Art that is jarringly confrontational, that emphasizes fragmentation without integration, or that forces emotional intensity without any gesture toward resolution can overwhelm them. They may disengage — not from indifference but from genuine overload. Their nervous system is calibrated for resonance, not assault. The difficulty is that some of the most important art is also the most disturbing, and the Nine's instinct to protect their equilibrium can sometimes keep them at a distance from work that might otherwise change them.
The tension underneath
At the heart of the Nine's relationship with beauty lies a quiet paradox: they long for wholeness, but they often avoid the tensions that generate living wholeness.
True harmony isn't the absence of conflict. It's the integration of difference — edges meeting and transforming rather than being smoothed away before they can do their work. Nines can seek calm by eliminating friction rather than allowing friction to resolve into something richer. They experience unity, but sometimes at the cost of vivid aliveness, and they experience peace, but sometimes without full presence to themselves.
Beauty soothes them, but it can also awaken them. And awakening, even into something larger and more spacious, is not always gentle. That's the risk the Nine learns, slowly, to take.
What art can open up
The growth edge for a Nine is learning to stay present when art unsettles rather than soothes — to trust that disturbance, held within a meaningful form, won't destroy their equilibrium but deepen it.
When they allow themselves to remain with work that introduces dissonance or sharpness or emotional complexity, something shifts. They discover that disturbance doesn't destroy unity — it reveals a more spacious unity, one capable of holding everything, including what was previously too difficult to approach. This is not a small discovery for a Nine. It redraws the boundary of what peace is allowed to mean.
As artists, this tends to show up as permission — permission to include contrast without fear, to express personal perspective more directly, and to let tension remain visible in the work rather than resolving it prematurely. Their art still offers peace, but it becomes living peace, not merely quiet. It breathes. It moves. It contains difference without dissolving into fragmentation.
The Nine who has found this ground doesn't make less harmonious art. They make more honest art — and the honesty, paradoxically, makes the harmony more real.

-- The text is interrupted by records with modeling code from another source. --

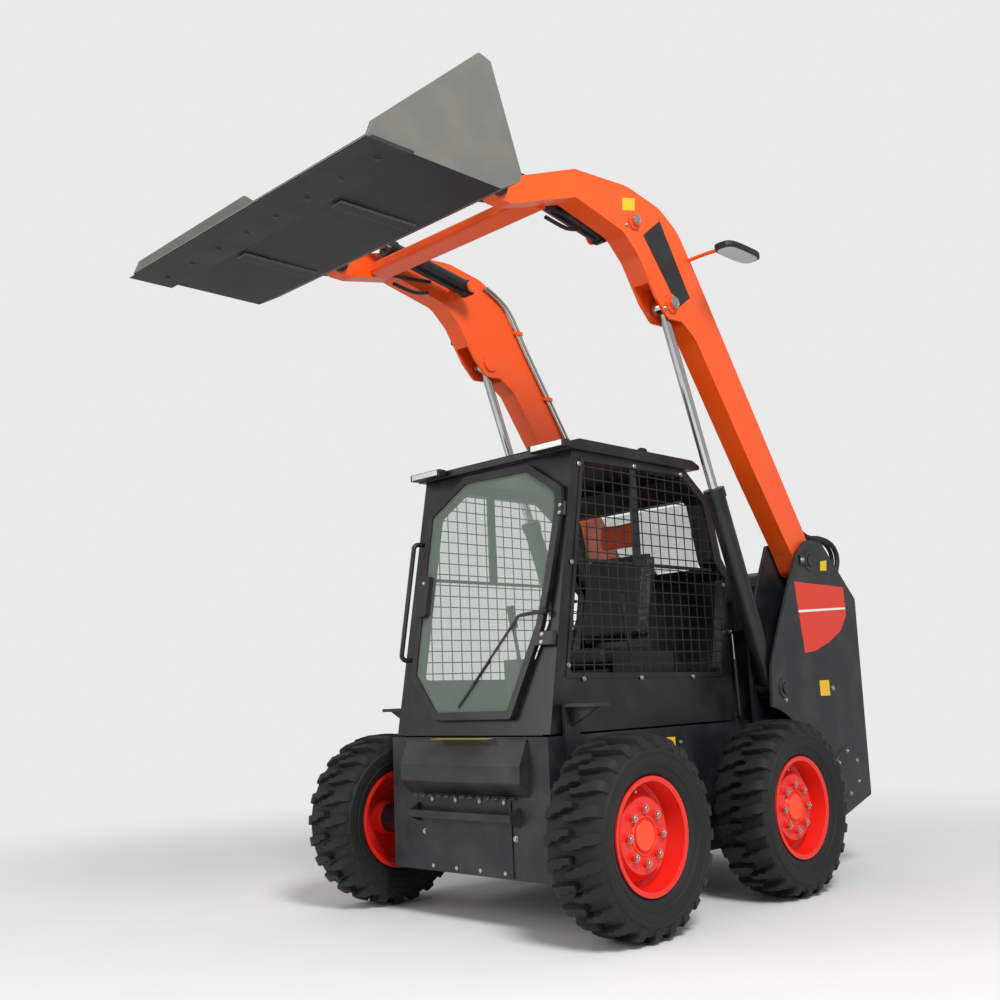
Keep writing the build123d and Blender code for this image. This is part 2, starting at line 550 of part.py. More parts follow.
def side_screen():
    """Left guard: rim of flat bar with crossed bars inside it."""
    rows = side_window()
    panel = outline([(*row, 12) for row in rows])
    rim_inner = offset(panel, amount=-16)
    y_low = CAB_HALF
    ring = plate(panel - rim_inner, y_low, y_low + 6)
    bars = None
    columns, rows_of_bars = 14, 17
    box_x = (-633.0, 587.0)
    box_z = (592.0, 1566.0)
    for i in range(1, columns):
        x = box_x[0] + (box_x[1] - box_x[0]) * i / columns
        bar = block((x - 2.5, x + 2.5), (y_low, y_low + 3), box_z)
        bars = bar if bars is None else bars + bar
    for i in range(1, rows_of_bars):
        z = box_z[0] + (box_z[1] - box_z[0]) * i / rows_of_bars
        bars += block(box_x, (y_low + 3, y_low + 6), (z - 2.5, z + 2.5))
    bars = bars & plate(offset(panel, amount=-10), y_low, y_low + 6)
    return ring + bars


def door_outline():
    """Corners of the door as (y, z, corner radius)."""
    return [(-165, 1548, 25), (240, 1540, 25), (448, 1410, 25), (460, 1325, 30), (430, 990, 60), (404, 820, 60),
            (268, 446, 20), (-206, 446, 20), (-390, 636, 25), (-396, 1400, 60)]


def door_frame():
    rows = [(y, up_slope(z), r) for y, z, r in door_outline()]
    panel = outline(rows)
    ring = panel - offset(panel, amount=-34)
    frame = extrude(front_plane(-DOOR_THICK / 2 + 2) * ring, amount=DOOR_THICK)
    for z, door_edge in ((1305, 436), (767, 360)):
        leaf = Pos((door_edge + DOOR_HINGE_Y) / 2, up_slope(z)) * Rectangle(DOOR_HINGE_Y - door_edge, 56)
        frame += extrude(front_plane(DOOR_THICK / 2 - 2) * leaf, amount=8)
        knuckle = Pos(DOOR_HINGE_Y, up_slope(z), 2) * Rot(90, 0, 0) * Cylinder(9, 60)
        frame += front_plane(DOOR_THICK / 2) * knuckle
    return frame


def door_glass():
    rows = [(y, up_slope(z), r) for y, z, r in door_outline()]
    pane = offset(outline(rows), amount=-34.5)
    return extrude(front_plane(0) * pane, amount=GLASS)


def door_handle():
    case = Pos(-340, up_slope(1000)) * RectangleRounded(70, 190, 16)
    return extrude(front_plane(DOOR_THICK / 2 + 2) * case, amount=26)


def rear_window():
    return block((-560, -552), (-358, 358), (1122, 1448))


def cab_floor():
    return block((-540, 600), (-CAB_HALF + CAB_POST + 2, CAB_HALF - CAB_POST - 2), (CAB_FLOOR, CAB_FLOOR + 10))


def seat_base():
    return block((-430, 20), (-230, 230), (CAB_FLOOR + 10, CAB_FLOOR + 260))


def seat_cushion():
    pad = block((-400, 60), (-235, 235), (CAB_FLOOR + 261, CAB_FLOOR + 361))
    return fillet(pad.edges(), 30)


def seat_back():
    rows = [(-392, 760), (-290, 760), (-350, 1230, 30), (-440, 1230, 30)]
    return plate(outline(rows), -230, 230)


def headrest():
    rows = [(-442, 1235, 10), (-360, 1235, 10), (-380, 1390, 25), (-450, 1390, 25)]
    return plate(outline(rows), -130, 130)


def control_levers():
    console = block((-250, 60), (300, 400), (CAB_FLOOR + 10, CAB_FLOOR + 330))
    stick = Pos(20, 350, CAB_FLOOR + 420) * Rot(0, 12, 0) * Cylinder(9, 190)
    grip = Pos(40, 350, CAB_FLOOR + 540) * Rot(0, 12, 0) * Cylinder(20, 110)
    return pair(console + stick + grip)


def work_lamps():
    front = front_x(CAB_ROOF)
    return pair(block((front + 20, front + 62), (290, 495), (CAB_ROOF + 4, CAB_ROOF + 34)))


def grab_handle():
    route = FilletPolyline((front_x(1260) - 12, -424, 1260), (front_x(1260) + 40, -440, 1262),
                           (front_x(720) + 40, -440, 718), (front_x(720) - 12, -424, 720), radius=24)
    start = Plane(origin=route @ 0, z_dir=route % 0)
    return sweep(start * Circle(11), path=route)


def gas_strut():
    rise = degrees(atan2(STRUT_TOP[1] - STRUT_FOOT[1], STRUT_TOP[0] - STRUT_FOOT[0]))
    length = hypot(STRUT_TOP[0] - STRUT_FOOT[0], STRUT_TOP[1] - STRUT_FOOT[1])
    tube = strut(STRUT_FOOT, rise, 10, 8, 270, STRUT_Y)
    tube += shaft(STRUT_FOOT, 12, STRUT_Y - 7, STRUT_Y + 7)
    tube -= shaft(STRUT_FOOT, 5 + PIN_GAP, STRUT_Y - 9, STRUT_Y + 9)
    tube -= strut(STRUT_FOOT, rise, 6, 20, 271, STRUT_Y)
    bar = strut(STRUT_FOOT, rise, 5, length - 380, length - 4, STRUT_Y)
    bar += shaft(STRUT_TOP, 11, STRUT_Y - 7, STRUT_Y + 7)
    return tube, bar


def make_cab():
    save("cab_frame", cab_frame())
    save("cab_roof", cab_roof())
    for name, side in SIDES:
        save(f"side_screen_{name}", on_side(side_screen(), side))
        tube, bar = gas_strut()
        save(f"gas_strut_tube_{name}", on_side(tube, side))
        save(f"gas_strut_rod_{name}", on_side(bar, side))
    save("rear_window", rear_window())
    save("cab_floor", cab_floor())
    save("seat_base", seat_base())
    save("seat_cushion", seat_cushion())
    save("seat_back", seat_back())
    save("headrest", headrest())
    save("control_levers", control_levers())
    save("work_lamps", work_lamps())
    save("grab_handle", grab_handle())
    save("door_frame", door_frame())
    save("door_glass", door_glass())
    save("door_handle", door_handle())


# ---- hood and rear door -------------------------------------------------------------------------------
def hood():
    hinge_x, hinge_z = HOOD_HINGE
    rows = [(hinge_x - 6, hinge_z - 14), (hinge_x - 6, hinge_z + 16, 10), (HOOD_REAR_X + 60, hinge_z - 6, 60),
            (HOOD_REAR_X, hinge_z - 16, 8), (HOOD_REAR_X, hinge_z - 32)]
    shell = plate(outline(rows), -HOOD_HALF, HOOD_HALF)
    return shell


def rear_door():
    hinge_x, hinge_y = REAR_DOOR_HINGE
    low, high = REAR_DOOR_Z
    panel = block((hinge_x + 6, hinge_x + 26), (-hinge_y, hinge_y), (low, high))
    box = block((hinge_x + 26, hinge_x + 70), (-400, 380), (low + 40, high - 40))
    box -= block((hinge_x + 26, hinge_x + 71), (-380, 360), (low + 60, high - 60))
    door = panel + box
    for i in range(9):
        z = low + 160 + i * 70
        door -= block((hinge_x, hinge_x + 30), (-300, 300), (z, z + 26))
    for z in (low + 120, high - 120):
        door += Pos(hinge_x, hinge_y + 4, z) * Cylinder(KNUCKLE_R, 80)
        door += block((hinge_x, hinge_x + 12), (hinge_y - 40, hinge_y + 4), (z - 30, z + 30))
    return door


def make_covers():
    save("hood", hood())
    save("rear_door", rear_door())


os.makedirs("parts", exist_ok=True)
make_wheels()
make_chassis()
make_arms()
make_cylinders()
make_bucket()
make_cab()
make_covers()
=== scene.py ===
"""Finishes, tyres, guards, upholstery, hoses and fittings of a skid steer loader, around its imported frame."""
import json
import math

import bmesh
import bpy
from bpy.props import FloatProperty, FloatVectorProperty, IntProperty, PointerProperty
from mathutils import Matrix, Vector


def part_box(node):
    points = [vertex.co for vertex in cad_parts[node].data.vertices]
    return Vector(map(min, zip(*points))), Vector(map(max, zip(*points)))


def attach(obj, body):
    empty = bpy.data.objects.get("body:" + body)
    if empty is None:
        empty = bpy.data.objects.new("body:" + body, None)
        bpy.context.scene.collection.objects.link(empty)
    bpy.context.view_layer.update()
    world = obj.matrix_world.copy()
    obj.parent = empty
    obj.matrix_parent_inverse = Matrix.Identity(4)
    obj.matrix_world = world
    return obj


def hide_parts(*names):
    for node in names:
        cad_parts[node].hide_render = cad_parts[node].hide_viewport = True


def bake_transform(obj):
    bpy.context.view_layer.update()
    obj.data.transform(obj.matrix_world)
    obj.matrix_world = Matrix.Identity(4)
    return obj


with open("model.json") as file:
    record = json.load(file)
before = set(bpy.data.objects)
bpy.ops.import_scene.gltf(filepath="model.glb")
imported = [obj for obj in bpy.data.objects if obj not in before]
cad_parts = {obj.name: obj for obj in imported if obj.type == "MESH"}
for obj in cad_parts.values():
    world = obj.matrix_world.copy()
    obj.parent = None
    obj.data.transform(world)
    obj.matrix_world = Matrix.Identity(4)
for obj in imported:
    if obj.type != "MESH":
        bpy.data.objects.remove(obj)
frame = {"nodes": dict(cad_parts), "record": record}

bl_info = {
    "name": "Skid steer loader",
    "version": (1, 0, 0),
    "blender": (4, 5, 0),
    "location": "View3D > Sidebar > Loader",
    "description": "Dresses a packed skid steer loader with its finishes, tyres, guards and fittings",
    "category": "Object",
}

MM = 0.001


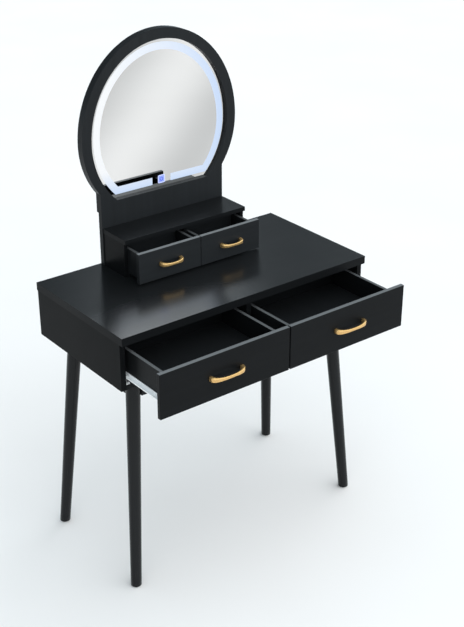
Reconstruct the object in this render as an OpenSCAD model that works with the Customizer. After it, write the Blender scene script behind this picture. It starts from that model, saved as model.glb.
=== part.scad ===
// Vanity table with a lit oval mirror, a two-drawer hutch and two large drawers.
// Millimetres. +Z up, the sitter's side is -Y, +X to the sitter's right.
// The model is drawn with y = 0 at the worktop's front edge, then every node is
// shifted so that the origin is the middle of the whole object's base.

/* [Worktop] */
// Width of the worktop
top_w = 800; // [760:1:1000]
// Depth of the worktop
top_d = 407; // [400:1:460]
// Height of the worktop's upper face above the floor
top_z = 762; // [730:1:800]
// Thickness of the worktop
top_t = 22; // [18:1:25]

/* [Cabinet] */
// Height of the cabinet under the worktop
cab_h = 130; // [126:1:150]
// Thickness of the cabinet's side panels and centre divider
panel_t = 15; // [12:1:18]
// Thickness of the cabinet's bottom and back panels
thin_t = 12; // [9:1:12]
// How far the side panels sit in from the worktop's ends
side_inset = 0.5; // [0:0.5:6]
// How far the back panel sits in from the worktop's rear edge
rear_inset = 3; // [2:0.5:15]

/* [Legs and aprons] */
// Leg diameter at the top
leg_top_dia = 39; // [34:0.5:44]
// Leg diameter at the foot
leg_foot_dia = 29.5; // [24:0.5:34]
// Distance of each foot's centre from the worktop's end
foot_in_x = 22; // [15:1:40]
// Distance of each foot's centre from the worktop's front or rear edge
foot_in_y = 18.5; // [15:0.5:40]
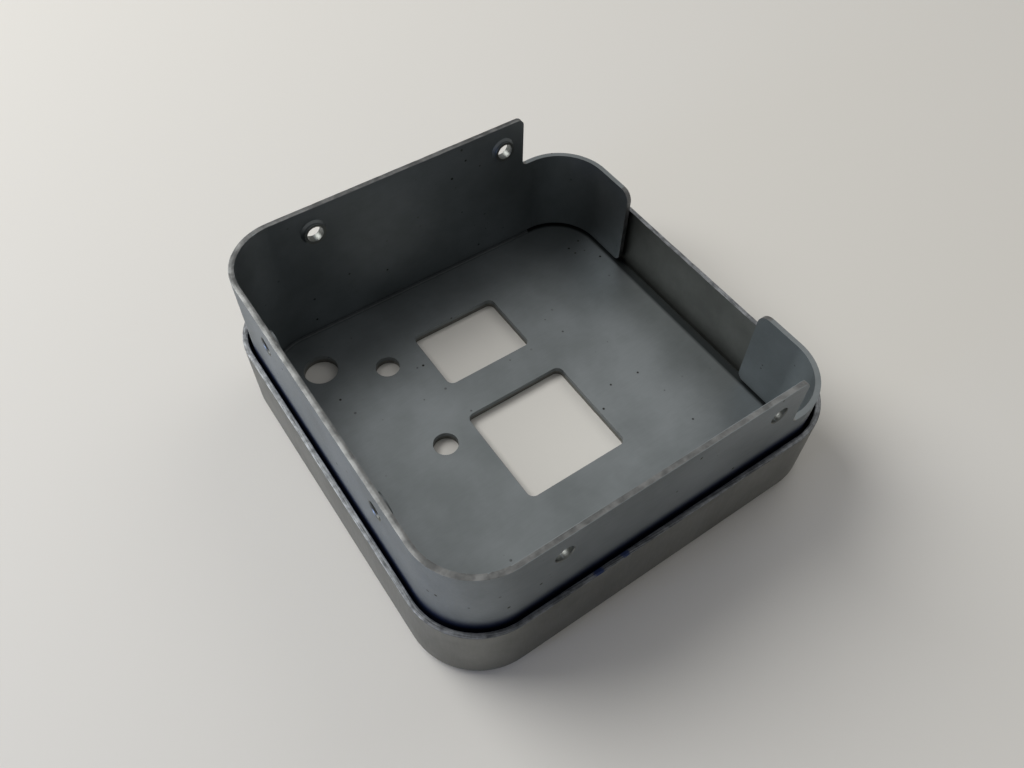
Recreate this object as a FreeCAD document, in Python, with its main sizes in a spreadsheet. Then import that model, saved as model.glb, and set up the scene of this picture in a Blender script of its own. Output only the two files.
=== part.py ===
import FreeCAD, Part
import math
import os

import Sketcher

# A sheet metal chassis: a pressed steel box, open on one side, standing in a shallow pressed tray.
# Axes: +X towards the open side, +Y towards the back wall, +Z up.
# The origin is on the surface that the tray stands on, under the middle of the chassis.

vec = FreeCAD.Vector
doc = FreeCAD.newDocument("sheet_metal_chassis")

# Driving sizes, in millimetres

sizes = doc.addObject("Spreadsheet::Sheet", "Sizes")

size_table = [
    # the pressed chassis
    ("sheet_gauge", 1.0, "thickness of the chassis sheet"),
    ("chassis_length", 80.0, "outside, along X, left wall to corner flaps"),
    ("chassis_width", 79.0, "outside, along Y, front wall to back wall"),
    ("corner_radius", 11.2, "outside radius of the four upright corners"),
    ("floor_bend", 0.6, "inside radius between floor and walls"),
    ("wall_height", 32.4, "top edge of the walls above the chassis underside"),
    ("flap_height", 20.7, "top edge of the corner flaps above the chassis underside"),
    ("step_setback", 13.8, "from the flaps' outer face back to the step in the front and back walls"),
    ("step_tip_radius", 1.5, "rounded tip at the top of the step"),
    ("step_foot_radius", 1.2, "fillet at the foot of the step"),
    ("relief_setback", 12.0, "from the flaps' outer face back to where they come free of the floor"),
    ("relief_height", 0.6, "gap between the floor and the lower edge of a flap"),
    ("side_opening", 38.2, "clear width between the two flap ends"),
    ("flap_tip_radius", 2.4, "upper corner of a flap end"),
    ("flap_heel_radius", 1.6, "lower corner of a flap end"),
    ("sill_reach", 0.3, "how far the floor runs out past the outer face of the flaps"),
    # cut-outs through both floors
    ("small_window_x", 19.4, "small window along X"),
    ("small_window_y", 14.7, "small window along Y"),
    ("small_window_back", 18.7, "middle of the small window, behind the centre"),
    ("large_window_x", 22.1, "large window along X"),
    ("large_window_y", 21.7, "large window along Y"),
    ("large_window_front", 7.6, "middle of the large window, in front of the centre"),
    ("window_radius", 1.4, "corner radius of both windows"),
    ("corner_hole", 6.9, "diameter of the hole in the back left corner"),
    ("corner_hole_side", 10.8, "corner hole, in from the outer face of the left wall"),
    ("corner_hole_end", 10.4, "corner hole, in from the outer face of the back wall"),
    ("floor_hole", 4.9, "diameter of the two other floor holes"),
    ("floor_hole_left", 17.7, "both floor holes, left of the centre"),
    ("back_floor_hole", 22.3, "the one beside the small window, behind the centre"),
    ("middle_floor_hole", 0.2, "the one beside the large window, behind the centre"),
    # drawn holes in the walls, for M4 thread-forming screws
    ("bore", 3.3, "core hole of an M4 thread"),
    ("collar_wall", 0.55, "wall left round the bore after drawing"),
    ("collar_height", 0.9, "how far a collar stands off the inner face"),
    ("collar_root", 0.4, "flare between collar and wall"),
    ("mouth", 0.15, "chamfer where a bore opens on the outer face"),
    ("hole_drop", 5.3, "hole axes below the top edge of the walls"),
    ("end_hole_spacing", 42.2, "between the two holes of the front or back wall"),
    ("side_hole_spacing", 36.8, "between the two holes of the left wall"),
    # the tray
    ("tray_gauge", 1.0, "thickness of the tray sheet"),
    ("side_gap", 0.66, "gap between the chassis walls and the tray rim"),
    ("rim_height", 16.1, "top of the tray rim above the surface it stands on"),
    ("tray_bend", 1.0, "inside radius between tray floor and rim"),
    # making
    ("cut_past", 2.0, "how far a cut runs past the sheet that it cuts"),
]

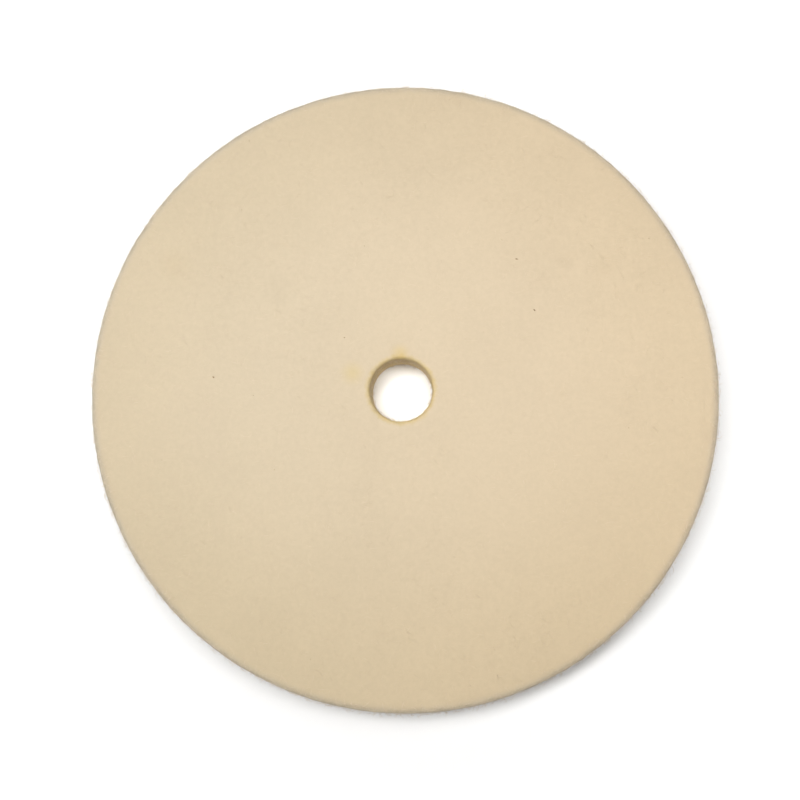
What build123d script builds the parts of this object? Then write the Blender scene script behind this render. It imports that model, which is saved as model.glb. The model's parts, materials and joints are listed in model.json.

A closing thought, from the perspective of a Four: of all the types in this series, the Nine is perhaps the one I've had to work hardest to understand from the inside — because on the surface, the Nine's world and the Four's world can look like opposites. The Four moves toward emotional intensity; the Nine moves away from it. The Four is drawn to what makes them feel distinct; the Nine dissolves into the larger whole. But writing this, I've come to think we're circling the same longing from different directions. The Four wants to be fully seen. The Nine wants everything to belong together. Both are reaching, in their own way, for the same thing: the experience of being home in existence, without anything left out. The Nine, at their most fully themselves, doesn't just remember that experience. They become it — a kind of living harmony that others can feel simply by being near them. That's not a small thing. That might, in fact, be its own form of art.